Vaughan was profoundly influenced by the poet and clergyman George Herbert, and his most celebrated collection, Silex Scintillans (1650, expanded 1655), bears clear marks of that influence while developing a distinctly personal voice. His poetry frequently draws on the natural world — light, stars, night, rivers, and the landscape of his native Wales — as a means of exploring spiritual states. Themes of longing for God, the innocence of childhood, the passage of time, and the soul’s journey toward eternity recur throughout his work. This makes his verse both intensely introspective and richly imagined.

Among the poems collected here is Christ’s Nativity, a vivid and joyful devotional lyric in which the speaker rouses himself — and his heart — to celebrate the birth of Christ. The poem opens with urgent, musical repetition (“Awake, glad heart! get up and sing!”) and fills the dawn scene with light, fragrance, and spiritual exuberance. It is characteristic of Vaughan’s ability to fuse sensory immediacy with theological depth, making abstract devotion feel immediate and felt.

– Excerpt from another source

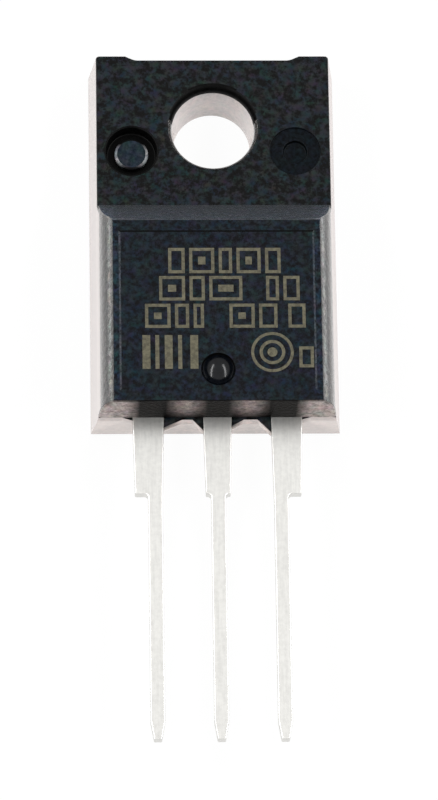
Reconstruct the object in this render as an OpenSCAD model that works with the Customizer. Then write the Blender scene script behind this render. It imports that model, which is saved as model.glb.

Vaughan’s place in English literary history is secure, though he was largely overlooked for more than a century after his death. A renewed critical interest in the nineteenth and twentieth centuries recognized his distinctive contribution to metaphysical poetry and his particular gift for capturing moments of spiritual illumination. His work remains a significant document of seventeenth-century religious life and of the Welsh literary imagination.